┌────────
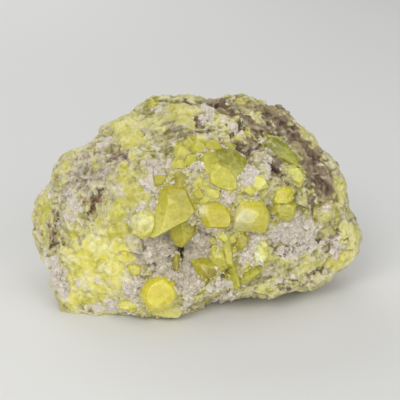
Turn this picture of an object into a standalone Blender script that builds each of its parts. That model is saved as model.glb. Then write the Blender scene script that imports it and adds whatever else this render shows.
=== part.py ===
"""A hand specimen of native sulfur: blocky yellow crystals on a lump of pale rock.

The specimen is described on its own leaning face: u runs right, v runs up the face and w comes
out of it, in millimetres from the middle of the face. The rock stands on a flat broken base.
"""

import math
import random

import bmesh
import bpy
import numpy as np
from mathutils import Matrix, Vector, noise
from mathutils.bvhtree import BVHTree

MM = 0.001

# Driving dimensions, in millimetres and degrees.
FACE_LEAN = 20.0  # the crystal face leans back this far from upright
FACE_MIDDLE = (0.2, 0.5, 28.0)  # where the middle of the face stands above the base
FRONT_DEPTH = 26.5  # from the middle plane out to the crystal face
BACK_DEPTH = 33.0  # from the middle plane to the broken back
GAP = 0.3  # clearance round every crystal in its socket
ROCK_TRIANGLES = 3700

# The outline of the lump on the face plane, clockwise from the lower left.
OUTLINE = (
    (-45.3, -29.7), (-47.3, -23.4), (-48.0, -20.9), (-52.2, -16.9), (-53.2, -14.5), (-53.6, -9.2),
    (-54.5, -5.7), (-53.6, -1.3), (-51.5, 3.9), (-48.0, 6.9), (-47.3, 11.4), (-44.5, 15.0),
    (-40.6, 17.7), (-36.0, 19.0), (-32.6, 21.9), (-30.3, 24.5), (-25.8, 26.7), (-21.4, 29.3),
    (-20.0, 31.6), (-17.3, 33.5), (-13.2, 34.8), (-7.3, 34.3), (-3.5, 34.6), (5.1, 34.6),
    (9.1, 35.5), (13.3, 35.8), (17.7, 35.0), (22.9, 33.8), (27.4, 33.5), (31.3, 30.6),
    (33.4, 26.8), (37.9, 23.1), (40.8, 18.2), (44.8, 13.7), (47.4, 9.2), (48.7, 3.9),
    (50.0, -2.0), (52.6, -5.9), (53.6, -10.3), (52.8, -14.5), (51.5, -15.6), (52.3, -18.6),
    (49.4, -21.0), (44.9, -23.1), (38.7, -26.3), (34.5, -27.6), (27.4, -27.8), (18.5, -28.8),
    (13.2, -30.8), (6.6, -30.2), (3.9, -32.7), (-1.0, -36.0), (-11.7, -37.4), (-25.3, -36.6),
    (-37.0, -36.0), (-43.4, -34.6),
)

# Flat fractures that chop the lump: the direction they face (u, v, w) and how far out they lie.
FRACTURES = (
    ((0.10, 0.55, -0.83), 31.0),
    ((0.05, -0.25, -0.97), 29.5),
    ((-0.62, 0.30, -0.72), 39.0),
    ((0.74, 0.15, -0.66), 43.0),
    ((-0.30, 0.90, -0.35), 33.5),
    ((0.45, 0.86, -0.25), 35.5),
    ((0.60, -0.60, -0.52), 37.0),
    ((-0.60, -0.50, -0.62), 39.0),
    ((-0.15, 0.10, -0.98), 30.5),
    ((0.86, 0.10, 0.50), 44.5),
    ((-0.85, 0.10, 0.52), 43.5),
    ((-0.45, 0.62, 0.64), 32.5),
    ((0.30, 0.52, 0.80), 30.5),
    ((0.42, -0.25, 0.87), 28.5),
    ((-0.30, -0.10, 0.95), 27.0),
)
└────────
┌────────
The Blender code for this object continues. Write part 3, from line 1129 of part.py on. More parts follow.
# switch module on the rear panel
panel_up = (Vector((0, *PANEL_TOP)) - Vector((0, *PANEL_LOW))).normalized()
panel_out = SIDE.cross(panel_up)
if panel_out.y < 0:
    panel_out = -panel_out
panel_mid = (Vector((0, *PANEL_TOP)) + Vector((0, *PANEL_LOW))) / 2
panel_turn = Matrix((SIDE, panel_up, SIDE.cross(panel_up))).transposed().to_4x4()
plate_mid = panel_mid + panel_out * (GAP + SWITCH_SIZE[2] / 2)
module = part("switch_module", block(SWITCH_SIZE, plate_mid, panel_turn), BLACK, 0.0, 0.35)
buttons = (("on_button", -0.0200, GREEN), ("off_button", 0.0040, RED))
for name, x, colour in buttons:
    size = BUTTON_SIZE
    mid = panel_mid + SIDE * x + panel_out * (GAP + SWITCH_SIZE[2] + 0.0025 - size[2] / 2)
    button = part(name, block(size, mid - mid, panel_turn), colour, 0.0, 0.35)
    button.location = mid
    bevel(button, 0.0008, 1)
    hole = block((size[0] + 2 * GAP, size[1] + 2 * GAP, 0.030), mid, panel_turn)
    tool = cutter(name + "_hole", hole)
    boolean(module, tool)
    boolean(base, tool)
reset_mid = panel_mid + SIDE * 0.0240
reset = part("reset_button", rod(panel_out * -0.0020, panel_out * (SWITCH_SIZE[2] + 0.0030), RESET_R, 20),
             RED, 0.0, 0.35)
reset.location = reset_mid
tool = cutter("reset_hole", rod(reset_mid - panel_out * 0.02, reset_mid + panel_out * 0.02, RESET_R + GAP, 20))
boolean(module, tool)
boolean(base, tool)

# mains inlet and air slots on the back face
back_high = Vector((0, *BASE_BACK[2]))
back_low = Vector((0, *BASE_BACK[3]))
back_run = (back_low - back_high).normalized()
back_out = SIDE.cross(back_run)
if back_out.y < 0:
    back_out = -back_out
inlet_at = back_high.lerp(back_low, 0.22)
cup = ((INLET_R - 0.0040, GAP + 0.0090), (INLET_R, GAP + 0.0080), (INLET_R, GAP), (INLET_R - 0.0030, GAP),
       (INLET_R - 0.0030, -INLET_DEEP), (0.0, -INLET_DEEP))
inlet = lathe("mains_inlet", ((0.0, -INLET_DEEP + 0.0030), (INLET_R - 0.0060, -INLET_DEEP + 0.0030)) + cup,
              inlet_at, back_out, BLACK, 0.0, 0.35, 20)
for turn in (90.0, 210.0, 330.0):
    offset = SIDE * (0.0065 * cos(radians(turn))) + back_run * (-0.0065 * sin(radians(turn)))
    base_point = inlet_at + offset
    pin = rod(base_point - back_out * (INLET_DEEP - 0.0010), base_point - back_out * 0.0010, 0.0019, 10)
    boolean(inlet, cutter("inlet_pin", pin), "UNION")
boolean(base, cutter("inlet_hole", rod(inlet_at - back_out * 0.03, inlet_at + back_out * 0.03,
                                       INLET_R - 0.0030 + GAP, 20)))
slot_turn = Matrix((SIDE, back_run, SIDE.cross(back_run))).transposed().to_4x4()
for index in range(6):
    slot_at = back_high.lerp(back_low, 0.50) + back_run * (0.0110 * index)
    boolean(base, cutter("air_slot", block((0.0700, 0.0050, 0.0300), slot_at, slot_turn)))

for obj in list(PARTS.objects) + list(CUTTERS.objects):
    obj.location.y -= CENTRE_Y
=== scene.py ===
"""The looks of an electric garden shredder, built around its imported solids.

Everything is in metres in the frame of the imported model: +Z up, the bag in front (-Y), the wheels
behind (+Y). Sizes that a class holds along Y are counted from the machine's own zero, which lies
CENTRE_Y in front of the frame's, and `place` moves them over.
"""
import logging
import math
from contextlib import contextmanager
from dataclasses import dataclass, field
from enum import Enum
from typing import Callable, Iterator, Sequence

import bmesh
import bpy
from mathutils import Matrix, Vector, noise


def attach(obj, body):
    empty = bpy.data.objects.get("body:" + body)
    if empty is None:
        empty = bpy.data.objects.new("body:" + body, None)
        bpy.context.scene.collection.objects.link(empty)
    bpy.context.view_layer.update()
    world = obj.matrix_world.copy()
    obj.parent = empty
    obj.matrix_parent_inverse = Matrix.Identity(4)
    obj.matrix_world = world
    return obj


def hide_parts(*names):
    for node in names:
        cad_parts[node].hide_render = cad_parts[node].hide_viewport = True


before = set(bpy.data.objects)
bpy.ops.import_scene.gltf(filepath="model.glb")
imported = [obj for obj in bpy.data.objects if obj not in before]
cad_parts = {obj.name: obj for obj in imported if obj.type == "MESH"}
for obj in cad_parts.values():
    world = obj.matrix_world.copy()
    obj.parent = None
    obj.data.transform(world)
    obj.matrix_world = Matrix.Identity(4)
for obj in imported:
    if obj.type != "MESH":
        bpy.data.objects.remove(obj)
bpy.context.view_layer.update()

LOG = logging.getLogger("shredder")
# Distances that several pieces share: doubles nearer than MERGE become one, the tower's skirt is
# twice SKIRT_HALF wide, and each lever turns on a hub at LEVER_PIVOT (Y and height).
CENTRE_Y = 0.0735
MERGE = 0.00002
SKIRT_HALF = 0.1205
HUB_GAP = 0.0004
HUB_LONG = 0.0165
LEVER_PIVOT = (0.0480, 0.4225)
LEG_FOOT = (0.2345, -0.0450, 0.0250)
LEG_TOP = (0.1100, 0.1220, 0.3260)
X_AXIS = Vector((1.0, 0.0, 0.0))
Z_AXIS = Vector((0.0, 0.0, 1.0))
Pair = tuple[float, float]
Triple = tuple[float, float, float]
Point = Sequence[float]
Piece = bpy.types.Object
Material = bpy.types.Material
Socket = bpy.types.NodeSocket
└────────
┌────────
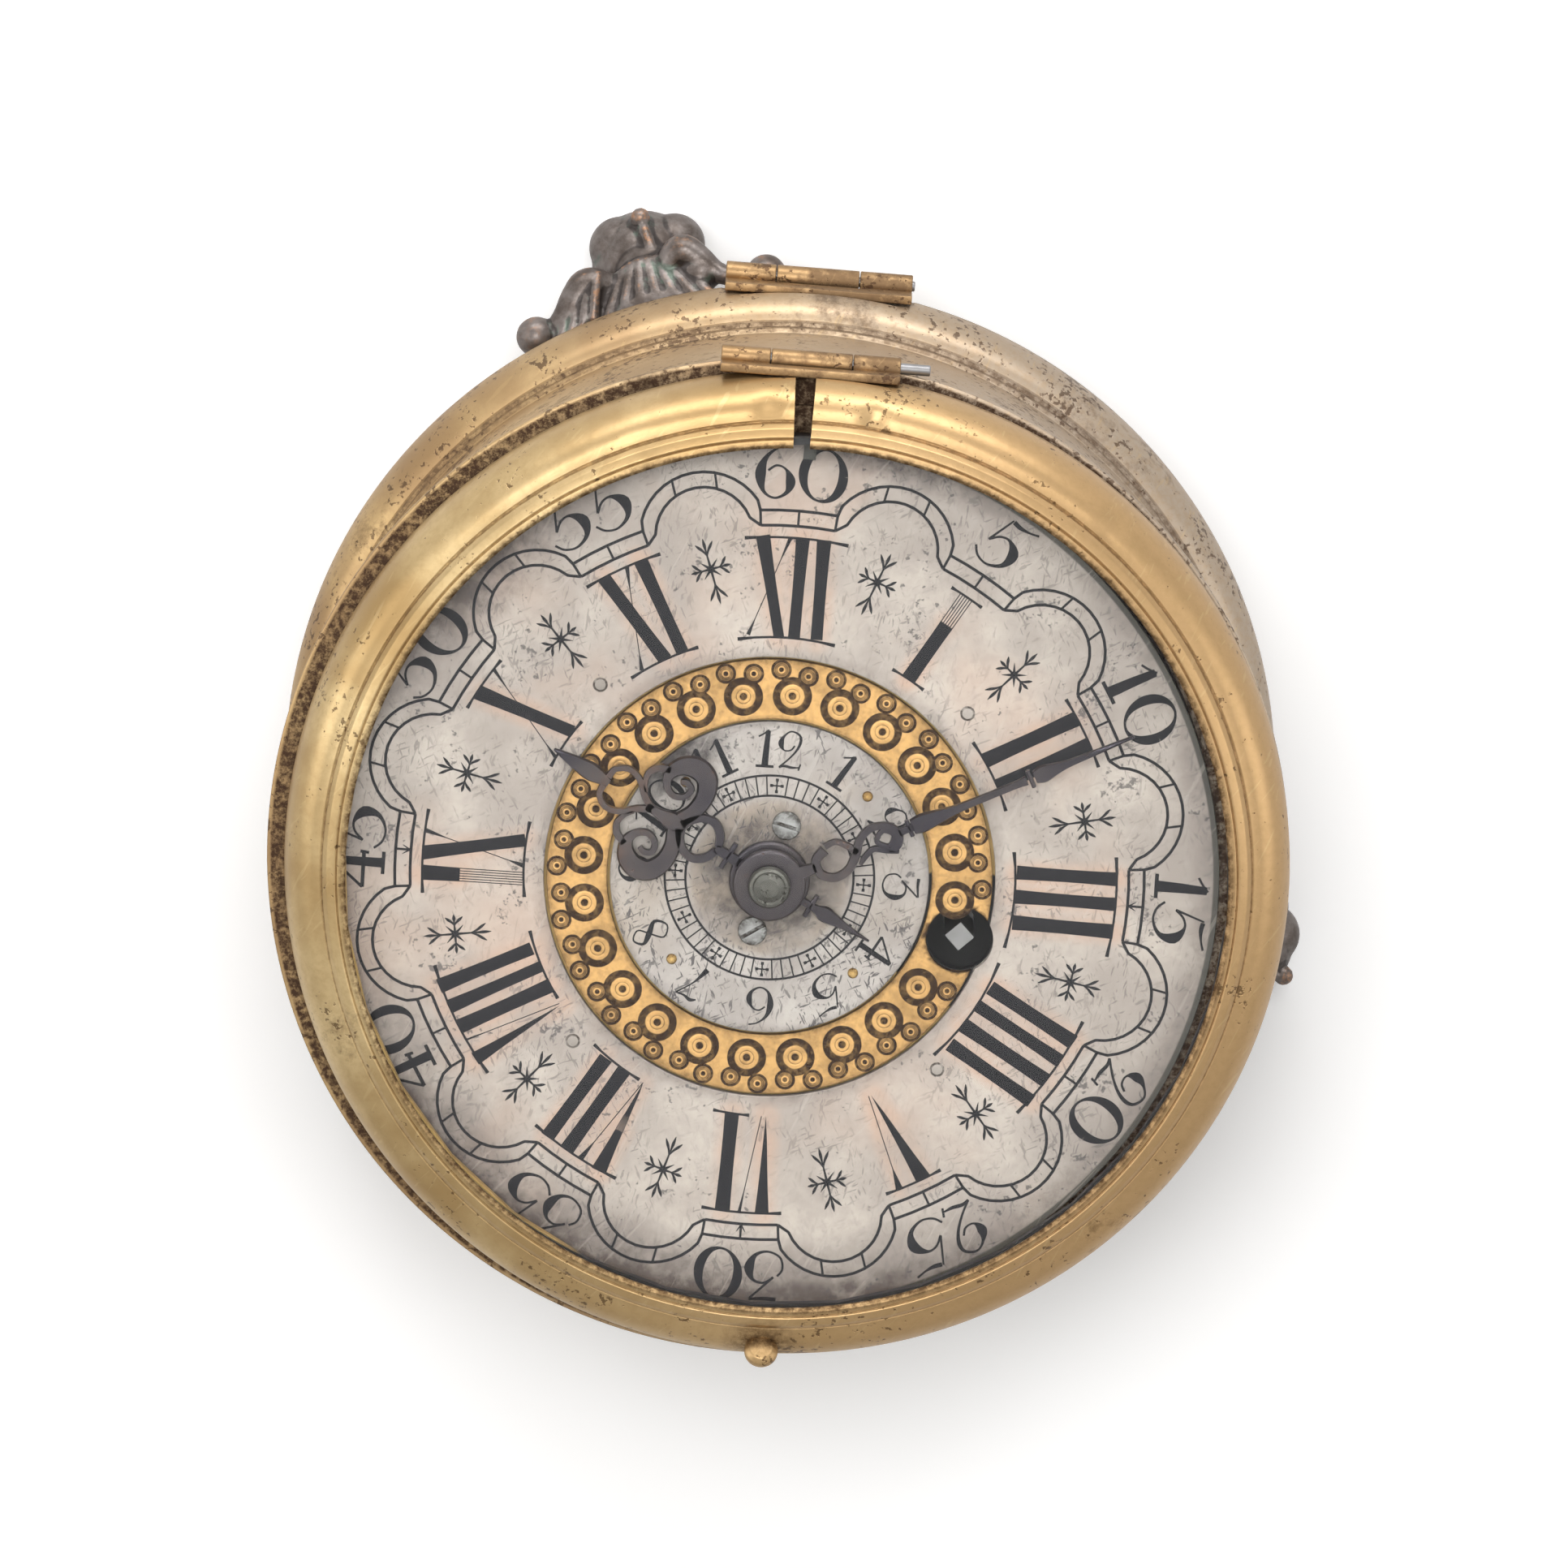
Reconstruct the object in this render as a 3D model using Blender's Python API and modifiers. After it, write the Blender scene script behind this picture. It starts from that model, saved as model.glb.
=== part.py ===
└────────
◆ Exercise
Every line from the one containing "Turn this picture" through the one containing "import random" is to be given again exactly, both ends included, and no line outside that range.

◆ Exercise response
Turn this picture of an object into a standalone Blender script that builds each of its parts. That model is saved as model.glb. Then write the Blender scene script that imports it and adds whatever else this render shows.
=== part.py ===
"""A hand specimen of native sulfur: blocky yellow crystals on a lump of pale rock.

The specimen is described on its own leaning face: u runs right, v runs up the face and w comes
out of it, in millimetres from the middle of the face. The rock stands on a flat broken base.
"""

import math
import random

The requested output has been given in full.